Dutch court convicts 5 Tamils, says LTTE not "terrorist"

The Hague district court, by refusing to brand Liberation Tigers as a "terrorist" organization, defied the current European Union policy, but convicted five Tamil naturalized dutch citizens to prison terms for using "nonviolent threats to force Tamil exiles to donate to the Tigers." The Dutch decision, in addition to being a "significant public relations victory for the Tigers" will also be critical to the on-going case in the European Court of Justice to overturn the 2006 decision by the EU to put the Tamil Tigers on the terror list, the Washington Post said. Victor Koppe, attorney for one of the defendants, said he would appeal the convictions.

The prison terms ranged from 2 years to 6 years. Selliah, the book keeper of collected funds outside Sri Lanka, received the longest prison term, according to reports.

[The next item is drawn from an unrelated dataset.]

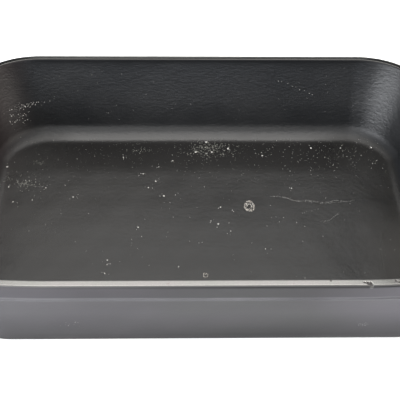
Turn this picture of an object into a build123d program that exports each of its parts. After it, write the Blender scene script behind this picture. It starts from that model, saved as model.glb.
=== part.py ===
"""Rectangular enamelled cast iron skillet with two drop-ring end handles.

The pan is one iron casting: a flat floor, flared walls, a ground flat rim and a ground foot ring.
A satin black enamel lines the inside, a grey enamel covers the walls and the underside, and the
rim, the foot ring and the two handle seats are left as bare iron. Each end carries a steel ring
handle that swings in a rolled steel strap, screwed onto a cast pad over a thin heat-proof gasket.

Frame: millimetres, +Z up, origin at the centre of the foot ring's face. X runs along the length,
from one handle to the other, and Y across the width.
"""

from build123d import *
import os
from math import atan, degrees

# Pan, finished sizes over the enamel
LENGTH = 330.0          # over the rim band, along X
WIDTH = 230.0           # over the rim band, along Y
HEIGHT = 62.0
CORNER_RADIUS = 50.0    # rim band, in plan
RIM_WIDTH = 4.6         # flat top of the rim, enamel edges included
BAND_HEIGHT = 10.5      # upright band under the rim
LEDGE = 0.8             # how far the flared wall stands out under the band
WALL_SLOPE = 0.30       # sideways run for each unit of height
FLOOR = 5.0             # thickness of the floor
RIM_LAND = 2.5          # upright strip inside, below the rim
FLOOR_FILLET = 13.0
BASE_FILLET = 3.0
LEDGE_FILLET = 0.5
ENAMEL = 0.45

# Underside
FOOT_INSET = 4.5        # from the base outline to the foot ring
FOOT_WIDTH = 15.0
RECESS_DEPTH = 0.8

# Handle pad: cast onto each end wall, its face machined upright
PAD_FACE_X = LENGTH / 2 + 1.5
PAD_LENGTH = 82.0
PAD_LOW_Z = 24.0
PAD_HIGH_Z = 50.0
PAD_CORNER = 7.0
PAD_DEPTH = 12.5
PAD_DRAFT = 8.0         # degrees, wider towards the wall

# Handle ring
ROD_RADIUS = 3.5
PIVOT_Z = 45.0
RING_DROP = 38.5        # pivot to the middle of the grip
ARM_Y = 48.0            # middle of an arm at the pivot
GRIP_CORNER_Y = 54.0    # where the arm's and the grip's lines meet
PIVOT_BEND = 7.0
GRIP_BEND = 14.0

# Strap that holds the ring
GASKET = 1.0
GASKET_MARGIN = 1.0     # from the seat's edge to the gasket's
SHEET = 2.0
BORE_RADIUS = ROD_RADIUS + 0.1
BARREL_RADIUS = BORE_RADIUS + SHEET
STRAP_LENGTH = 80.0
STRAP_LOW_Z = 27.0
STRAP_CORNER = 5.0
STRAP_BACK_X = PAD_FACE_X + GASKET
PIVOT_X = STRAP_BACK_X + BARREL_RADIUS
FOLD_GAP = 0.2          # between the folded sheet's two leaves
EAR_LOW_Z = PIVOT_Z + 2.5
EAR_ROOT = 6.0          # length of barrel that an ear grows from
TAB_LOW_Z = PIVOT_Z + ROD_RADIUS + 0.7
TAB_OUTER_Y = 52.5
TAB_INNER_Y = STRAP_LENGTH / 2 + 2.0
TAB_REACH = 12.0
TAB_CORNER = 3.0

# Screws
SCREW_Y = 24.0
SCREW_Z = 33.0
SCREW_RADIUS = 2.5
SCREW_INTO_PAD = 7.5
TAPPED_DEPTH = 9.0
THREAD_GAP = 0.05
CLEARANCE_RADIUS = 2.75
HEAD_RADIUS = 4.75
HEAD_HEIGHT = 2.8
HEAD_ROUND = 1.5
SOCKET_FLATS = 3.0
SOCKET_DEPTH = 1.6
WASHER_RADIUS = 4.25
WASHER_THICKNESS = 1.2
WASHER_SPLIT = 0.9

WASHER_GAP = 0.15       # round the shank

DRAFT = degrees(atan(WALL_SLOPE))
OVERRUN = 1.0           # how far a cutter or a joined block runs past the face it meets


def rounded_prism(length, width, radius, low, high):
    """An upright block with rounded corners, from z low to z high."""
    outline = Plane.XY.offset(low) * RectangleRounded(length, width, radius)
    return extrude(outline, high - low)


def flared_prism(length, width, radius, high, low):
    """A block that narrows downwards at the wall's slope from its outline at z high."""
    outline = Plane.XY.offset(high) * RectangleRounded(length, width, radius)
    return extrude(outline, high - low, dir=(0, 0, -1), taper=DRAFT)


def along_x(side, x, y, z):
    """A plane at side * x that looks outwards along X on that side."""
    return Plane(origin=(side * x, y, z), x_dir=(0, 1, 0), z_dir=(side, 0, 0))


def pad(side, inset):
    """The cast seat for a handle strap, drawn in by inset on its edges but not on its face."""
    outline = RectangleRounded(PAD_LENGTH - 2 * inset, PAD_HIGH_Z - PAD_LOW_Z - 2 * inset,
                               PAD_CORNER - inset)
    middle_z = (PAD_HIGH_Z + PAD_LOW_Z) / 2
    face = along_x(side, PAD_FACE_X, 0, middle_z) * outline
    return extrude(face, PAD_DEPTH, dir=(-side, 0, 0), taper=-PAD_DRAFT)


def outer_block(inset):
    """The pan's outside as a full block, drawn in by inset: 0 over the enamel, ENAMEL for bare iron."""
    length, width = LENGTH - 2 * inset, WIDTH - 2 * inset
    radius = CORNER_RADIUS - inset
    shoulder = HEIGHT - BAND_HEIGHT - inset
    band = rounded_prism(length, width, radius, shoulder - OVERRUN, HEIGHT)
    wall = flared_prism(length + 2 * LEDGE, width + 2 * LEDGE, radius + LEDGE, shoulder, inset)
    wall = fillet(wall.faces().sort_by(Axis.Z)[0].edges(), BASE_FILLET - inset)
    wall = fillet(wall.faces().sort_by(Axis.Z)[-1].edges(), LEDGE_FILLET)
    block = band + wall
    for side in (-1, 1):
        block += pad(side, inset)
    return block


def base_outline(inset):
    """Size and corner radius of the base's outline, drawn in by inset."""
    run = WALL_SLOPE * (HEIGHT - BAND_HEIGHT) - LEDGE + inset
    return LENGTH - 2 * run, WIDTH - 2 * run, CORNER_RADIUS - run


def recess(depth):
    """The shallow hollow inside the foot ring."""
    length, width, radius = base_outline(FOOT_INSET + FOOT_WIDTH)
    return rounded_prism(length, width, radius, -OVERRUN, depth)


def foot_block():
    """The land that the foot ring is ground on, before the hollow is cut."""
    length, width, radius = base_outline(FOOT_INSET)
    return rounded_prism(length, width, radius, 0, OVERRUN)


def cavity(grow):
    """The inside of the pan as a block: 0 to the enamel's surface, ENAMEL to the iron's."""
    length, width = LENGTH - 2 * (RIM_WIDTH - grow), WIDTH - 2 * (RIM_WIDTH - grow)
    radius = CORNER_RADIUS - RIM_WIDTH + grow
    land_z = HEIGHT - RIM_LAND
    land = rounded_prism(length, width, radius, land_z, HEIGHT)
    bowl = flared_prism(length, width, radius, land_z, FLOOR - grow)
    bowl = fillet(bowl.faces().sort_by(Axis.Z)[0].edges(), FLOOR_FILLET + grow)
    return land + bowl


def screw_places(side, x):
    """Planes at the two screws of one side, at distance x from the middle."""
    return [along_x(side, x, y, SCREW_Z) for y in (-SCREW_Y, SCREW_Y)]


def pan_body():
    """The iron casting, with its ground rim, foot ring and tapped handle seats."""
    iron = outer_block(ENAMEL) + foot_block()
    iron -= recess(RECESS_DEPTH + ENAMEL)
    iron -= cavity(ENAMEL)
    for side in (-1, 1):
        for place in screw_places(side, PAD_FACE_X - TAPPED_DEPTH):
            iron -= extrude(place * Circle(SCREW_RADIUS + THREAD_GAP), TAPPED_DEPTH + OVERRUN)
    return iron


def exterior_enamel():
    """The glassy coat on the outer walls, open at the rim, the foot ring and the handle seats."""
    length, width, radius = base_outline(FOOT_INSET)
    inside_foot = rounded_prism(length, width, radius, -OVERRUN, HEIGHT)
    return outer_block(0) - outer_block(ENAMEL) - inside_foot


def underside_enamel():
    """The same coat in the shallow hollow inside the foot ring."""
    return recess(RECESS_DEPTH + ENAMEL) - recess(RECESS_DEPTH)


def interior_enamel():
    """The black coat inside, ground off flush with the rim."""
    return cavity(ENAMEL) - cavity(0)


def gasket(side):
    """Thin heat-proof sheet that keeps the strap off the iron."""
    outline = RectangleRounded(PAD_LENGTH - 2 * GASKET_MARGIN, PAD_HIGH_Z - PAD_LOW_Z - 2 * GASKET_MARGIN,
                               PAD_CORNER - GASKET_MARGIN)
    middle_z = (PAD_HIGH_Z + PAD_LOW_Z) / 2
    sheet = extrude(along_x(side, PAD_FACE_X, 0, middle_z) * outline, GASKET)
    for place in screw_places(side, PAD_FACE_X - OVERRUN):
        sheet -= extrude(place * Circle(CLEARANCE_RADIUS), GASKET + 2 * OVERRUN)
    return sheet


def block_between(side, low, high):
    """A box between two corners given for the +X side, mirrored for the other."""
    (x0, y0, z0), (x1, y1, z1) = low, high
    middle = (side * (x0 + x1) / 2, (y0 + y1) / 2, (z0 + z1) / 2)
    return Pos(*middle) * Box(x1 - x0, abs(y1 - y0), z1 - z0)


def strap(side):
    """Sheet folded round the ring's pivot bar, with two tabs above that stop the ring when level."""
    half = STRAP_LENGTH / 2
    seam_x = STRAP_BACK_X + SHEET
    front_x = seam_x + SHEET
    leaves = block_between(side, (STRAP_BACK_X, -half, STRAP_LOW_Z), (front_x, half, PIVOT_Z - BORE_RADIUS))
    low_edges = leaves.edges().filter_by(Axis.X).group_by(Axis.Z)[0]
    leaves = fillet(low_edges, STRAP_CORNER)
    back = block_between(side, (STRAP_BACK_X, -half, PIVOT_Z - BORE_RADIUS), (seam_x, half, PIVOT_Z))
    pivot = Plane(origin=(side * PIVOT_X, -half, PIVOT_Z), x_dir=(1, 0, 0), z_dir=(0, 1, 0))
    body = leaves + back + extrude(pivot * Circle(BARREL_RADIUS), STRAP_LENGTH)
    tab_high_z = TAB_LOW_Z + SHEET
    for end in (-1, 1):
        root = block_between(side, (STRAP_BACK_X, end * (half - EAR_ROOT), PIVOT_Z),
                             (seam_x, end * half, tab_high_z))
        ear = block_between(side, (STRAP_BACK_X, end * half, EAR_LOW_Z),
                            (seam_x, end * TAB_OUTER_Y, tab_high_z))
        tab = block_between(side, (STRAP_BACK_X, end * TAB_INNER_Y, TAB_LOW_Z),
                            (STRAP_BACK_X + TAB_REACH, end * TAB_OUTER_Y, tab_high_z))
        tip = tab.edges().filter_by(Axis.Z).group_by(Axis.X)[-1 if side > 0 else 0]
        body += root + ear + fillet(tip, TAB_CORNER)
    body -= extrude(pivot * Circle(BORE_RADIUS), STRAP_LENGTH)
    body -= block_between(side, (seam_x, -half, STRAP_LOW_Z), (seam_x + FOLD_GAP, half, PIVOT_Z))
    for place in screw_places(side, STRAP_BACK_X - OVERRUN):
        body -= extrude(place * Circle(CLEARANCE_RADIUS), 2 * SHEET + 2 * OVERRUN)
    return body


def ring(side):
    """Closed handle ring of round bar, hanging straight down from its pivot bar."""
    x, top, low = side * PIVOT_X, PIVOT_Z, PIVOT_Z - RING_DROP
    corners = [(x, 0, top), (x, ARM_Y, top), (x, GRIP_CORNER_Y, low), (x, 0, low)]
    half_path = FilletPolyline(*corners, radius=[PIVOT_BEND, GRIP_BEND])
    start = Plane(origin=(x, 0, top), z_dir=(0, 1, 0))
    half = sweep(start * Circle(ROD_RADIUS), path=half_path)
    return half + mirror(half, about=Plane.XZ)


def screws(side):
    """Two round-headed socket screws of one strap."""
    made = []
    seat_x = STRAP_BACK_X + 2 * SHEET + WASHER_THICKNESS
    shank_length = seat_x - (PAD_FACE_X - SCREW_INTO_PAD)
    for place in screw_places(side, seat_x):
        head = extrude(place * Circle(HEAD_RADIUS), HEAD_HEIGHT)
        crown = head.faces().sort_by(Axis.X)[-1 if side > 0 else 0]
        head = fillet(crown.edges(), HEAD_ROUND)
        key = RegularPolygon(SOCKET_FLATS / 2, 6, major_radius=False)
        socket_plane = place.offset(HEAD_HEIGHT - SOCKET_DEPTH)
        head -= extrude(socket_plane * key, SOCKET_DEPTH + OVERRUN)
        made.append(head + extrude(place * Circle(SCREW_RADIUS), -shank_length))
    return made


def washers(side):
    """Two split spring washers under the screw heads of one strap."""
    made = []
    for place in screw_places(side, STRAP_BACK_X + 2 * SHEET):
        disc = Circle(WASHER_RADIUS) - Circle(SCREW_RADIUS + WASHER_GAP)
        disc -= Pos(0, WASHER_RADIUS) * Rectangle(WASHER_SPLIT, 2 * WASHER_RADIUS)
        made.append(extrude(place * disc, WASHER_THICKNESS))
    return made


def main():
    os.makedirs("parts", exist_ok=True)
    nodes = {
        "pan_body": pan_body(),
        "interior_enamel": interior_enamel(),
        "exterior_enamel": exterior_enamel(),
        "underside_enamel": underside_enamel(),
    }
    for name, side in (("left", -1), ("right", 1)):
        nodes[name + "_handle_gasket"] = gasket(side)
        nodes[name + "_handle_strap"] = strap(side)
        nodes[name + "_handle_ring"] = ring(side)
        nodes[name + "_strap_screws"] = Compound(children=screws(side))
        nodes[name + "_strap_washers"] = Compound(children=washers(side))
    for name, shape in nodes.items():
        export_step(shape, f"parts/{name}.step")


main()
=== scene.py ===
import math
import random

import bpy
import numpy as np
from mathutils import Matrix, Vector
from mathutils.bvhtree import BVHTree


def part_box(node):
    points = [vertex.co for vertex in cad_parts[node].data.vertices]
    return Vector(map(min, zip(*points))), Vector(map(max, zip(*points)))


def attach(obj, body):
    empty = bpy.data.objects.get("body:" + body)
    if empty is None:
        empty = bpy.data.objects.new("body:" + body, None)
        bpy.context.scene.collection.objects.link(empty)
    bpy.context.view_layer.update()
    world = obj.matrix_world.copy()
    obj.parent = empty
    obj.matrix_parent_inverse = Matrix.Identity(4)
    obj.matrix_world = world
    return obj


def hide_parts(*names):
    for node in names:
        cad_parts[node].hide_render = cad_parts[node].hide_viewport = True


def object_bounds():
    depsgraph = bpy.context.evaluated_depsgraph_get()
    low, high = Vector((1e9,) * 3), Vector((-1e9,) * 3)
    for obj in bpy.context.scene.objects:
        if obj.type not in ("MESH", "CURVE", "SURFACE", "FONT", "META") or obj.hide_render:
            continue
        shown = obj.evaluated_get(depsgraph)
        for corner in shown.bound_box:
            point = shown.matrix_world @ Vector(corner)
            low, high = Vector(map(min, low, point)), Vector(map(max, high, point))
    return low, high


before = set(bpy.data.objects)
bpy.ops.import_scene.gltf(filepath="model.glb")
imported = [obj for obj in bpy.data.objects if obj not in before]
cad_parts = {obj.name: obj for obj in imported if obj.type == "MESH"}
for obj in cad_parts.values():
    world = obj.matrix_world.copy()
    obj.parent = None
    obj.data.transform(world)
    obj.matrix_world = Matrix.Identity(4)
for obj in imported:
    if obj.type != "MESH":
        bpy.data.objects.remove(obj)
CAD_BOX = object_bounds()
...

The court said the Tigers’ 26-year battle for an independent Tamil state, which cost an estimated 100,000 lives, was a “non-international armed conflict.” That means that any atrocities committed by either side should be classified as war crimes or crimes against humanity, and not terror attacks, according to the Washington Post.

“For the LTTE, this is a very good judgment,” Koppe told The Associated Press after the verdict. “It will be Exhibit A in the LTTE procedure in Luxembourg [EU Court of Justice].”

A spokesperson for Tamils Against Genocide (TAG), a US-based activist group, said: "If the Dutch case is a harbinger of future legal decisions, the post-9/11 cloud of terrorism which mischaracterized the aim and objectives of the thirty-year old Tamil national liberation struggle is receding.

"The Dutch Court’s legal classification of the war as a non-international armed conflict, and not part of the Global War on Terror, raises far-reaching questions concerning the legality of counter-terrorism efforts taken by actors in the international community in Sri Lanka on a broad range of issues, from terrorism-based detentions in New York to war crimes in Mullivaikaal to Tamil asylum claims in Japan and Thailand.

"A continuation of earlier rulings in Australia and the United Kingdom sympathetic to Tamil defendants, and which also questioned the State violence, the Dutch ruling provides a basis with the force of customary international law to reject Sri Lankan justifications for war crimes and crimes against humanity that arise from domestic counter-terrorism instruments," TAG said of the Dutch Court decision.